Common Money Laundering Techniques in the Film Industry

  1. Inflated Budgets: Criminals can inflate the budget of a film, claiming it will cost more than it actually does. They then funnel illicit money into the project and retrieve clean money when the funds are spent.
  2. Phantom Productions: In some cases, money launderers create entirely fake productions, listing shell companies or front organisations as the production company. The film either never gets made or is a low-budget project that doesn’t require the large amount of funding it supposedly received.
  3. Creative Accounting: Money launderers often exploit the flexibility of film accounting. The common practice of back-end deals, profit-sharing, and the use of offshore accounts makes it easy to conceal financial transactions that have no legitimate basis.
  4. Overpaying for Services: Criminals sometimes overpay actors, directors, or service providers. These payments can be disguised as legitimate fees but, in reality, involve returning clean money to individuals who participated in the laundering process.
  5. Tax Incentive Fraud: Some countries offer tax incentives or credits for film production. Criminals take advantage of these incentives by inflating production costs or submitting fraudulent claims, further laundering illegal money.
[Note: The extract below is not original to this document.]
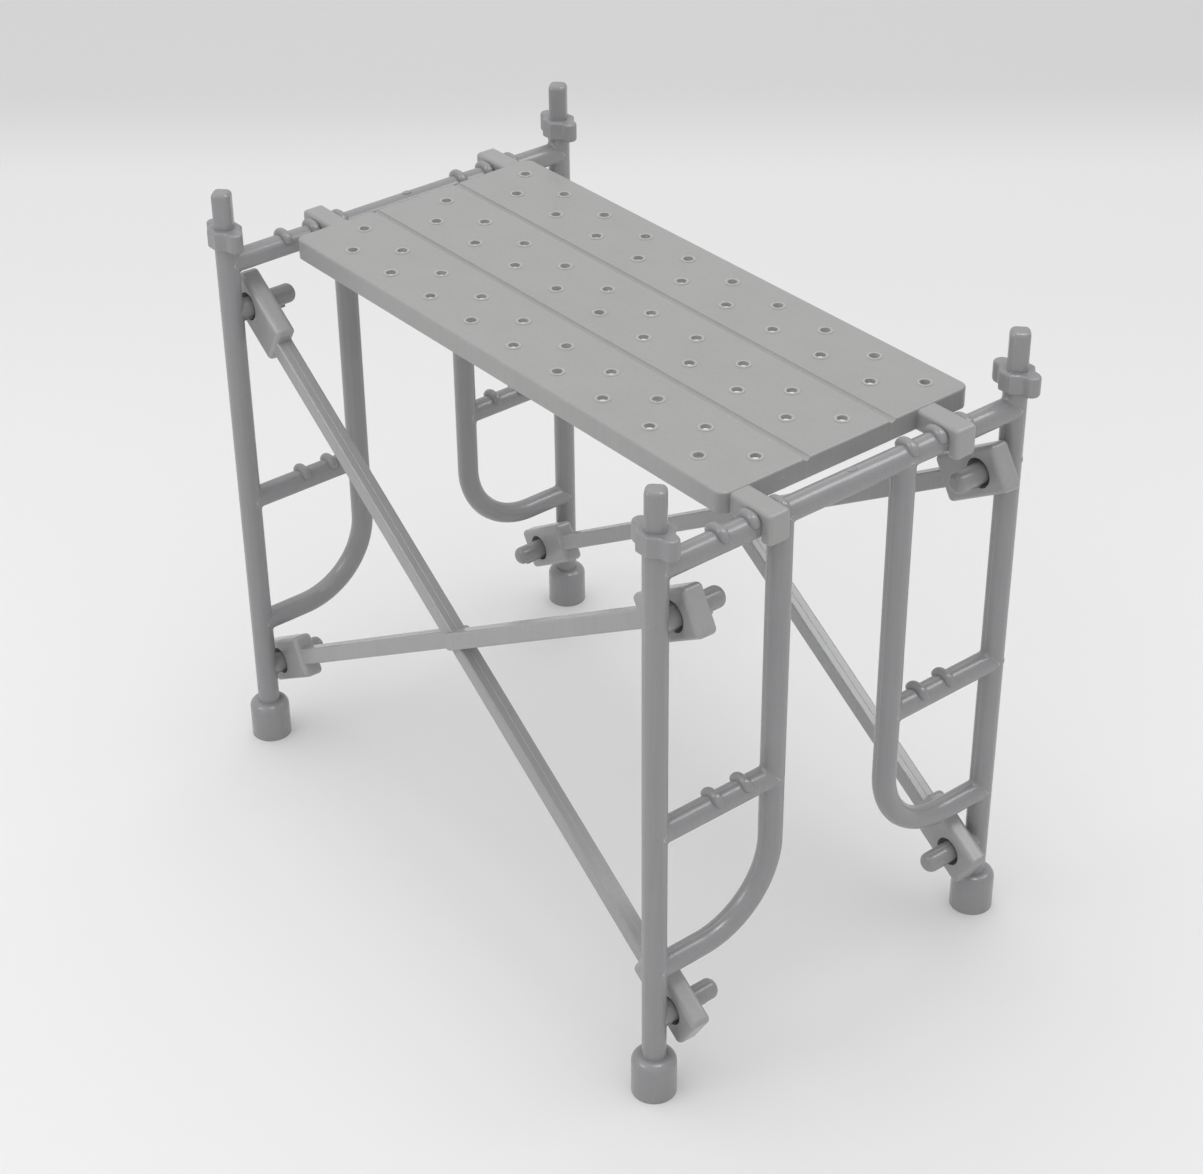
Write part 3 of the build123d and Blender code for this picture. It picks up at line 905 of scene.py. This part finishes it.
class SCAFFOLD_OT_studio(bpy.types.Operator):
    """Set up the camera, the pale floor and the soft lights."""
    bl_idname = "scaffold.studio"
    bl_label = "Studio"

    def execute(self, context):
        studio = context.scene.scaffold_studio
        camera_data = bpy.data.cameras.new("camera")
        camera_data.lens = studio.lens
        camera_data.sensor_width = 36
        camera_data.clip_start = 0.01
        camera_data.clip_end = 20
        camera_data.shift_x = studio.shift_x
        camera_data.shift_y = studio.shift_y
        camera = bpy.data.objects.new("camera", camera_data)
        camera.matrix_world = (Matrix.Translation(studio.camera_place)
                               @ Matrix.Rotation(studio.azimuth, 4, "Z")
                               @ Matrix.Rotation(pi / 2 - studio.elevation, 4, "X")
                               @ Matrix.Rotation(studio.roll, 4, "Z"))
        context.scene.collection.objects.link(camera)
        context.scene.camera = camera

        floor_mesh = bpy.data.meshes.new("studio_floor")
        h = FLOOR_HALF
        floor_mesh.from_pydata([(-h, -h, 0), (h, -h, 0), (h, h, 0), (-h, h, 0)], [],
                               [(0, 1, 2, 3)])
        floor = bpy.data.objects.new("studio_floor", floor_mesh)
        floor.location.z = CAD_BOX[0].z
        floor_mesh.materials.append(floor_material(studio))
        context.scene.collection.objects.link(floor)

        context.scene.world = room()
        context.scene.view_settings.view_transform = "Standard"
        for lamp in LAMPS:
            area_light(*lamp)
        return {"FINISHED"}


# ---------------------------------------------------------------- panel and registration
OPERATORS = (SCAFFOLD_OT_studio, SCAFFOLD_OT_frame_finish, SCAFFOLD_OT_fillets,
             SCAFFOLD_OT_pins, SCAFFOLD_OT_collars, SCAFFOLD_OT_stops, SCAFFOLD_OT_frame_lines,
             SCAFFOLD_OT_gate_marks, SCAFFOLD_OT_brace_finish, SCAFFOLD_OT_deck_finish)


class SCAFFOLD_PT_panel(bpy.types.Panel):
    """Sizes, finishes and steps of the scaffold bay."""
    bl_idname = "SCAFFOLD_PT_panel"
    bl_label = "Scaffold bay"
    bl_space_type = "VIEW_3D"
    bl_region_type = "UI"
    bl_category = "Scaffold"

    def draw(self, context):
        for operator in OPERATORS:
            self.layout.operator(operator.bl_idname)
        for name in GROUPS:
            settings = getattr(context.scene, name)
            box = self.layout.box()
            for item in settings.bl_rna.properties:
                if item.identifier not in ("rna_type", "name"):
                    box.prop(settings, item.identifier)


GROUPS = {"scaffold_sizes": ScaffoldSizes, "scaffold_finish": ScaffoldFinish,
          "scaffold_studio": ScaffoldStudio}
CLASSES = (*GROUPS.values(), *OPERATORS, SCAFFOLD_PT_panel)


def register():
    for each in CLASSES:
        bpy.utils.register_class(each)
    for name, group in GROUPS.items():
        setattr(bpy.types.Scene, name, PointerProperty(type=group))


def unregister():
    for name in GROUPS:
        delattr(bpy.types.Scene, name)
    for each in reversed(CLASSES):
        bpy.utils.unregister_class(each)


def main():
    """Build the object and its stage."""
    register()
    make_materials()
    for operator in OPERATORS:
        category, name = operator.bl_idname.split(".")
        getattr(getattr(bpy.ops, category), name)()


if __name__ == "__main__":
    main()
Case Studies of Money Laundering in the Film Industry

  1. The Malaysian 1MDB Scandal: One of the most high-profile cases of money laundering in the film industry involved the production of the 2013 film The Wolf of Wall Street. Funds embezzled from Malaysia’s 1MDB fund were allegedly funnelled through Red Granite Pictures, a production company linked to the scandal, to finance the film.
  2. Operation “Filo Rosso”: In 2017, Italian authorities uncovered a scheme in which the ‘Ndrangheta crime syndicate laundered money through film production. The operation involved numerous shell companies that produced films and documentaries, with significant portions of the budget coming from illegal proceeds.
  3. Bollywood Money Laundering Cases: In India, Bollywood has also been targeted by money launderers. Criminal networks have used the film industry to launder proceeds from drug trafficking, human trafficking, and other illegal activities. High cash payments and lack of oversight in financial dealings have made Bollywood an easy target

FAQs

What Are Signs of Money Laundering?

Money laundering red flags include suspicious or secretive behavior by an individual around money matters, making large transactions with cash, owning a company that seems to serve no real purpose, conducting overly complex transactions, or making several transactions just under the reporting threshold.

What Is an Example of Money Laundering?

Cash earned illegally from selling drugs may be laundered through highly cash-intensive businesses such as a laundromat or restaurant where the illegal cash is mingled with business cash before deposit. These types of businesses are often referred to as “fronts.”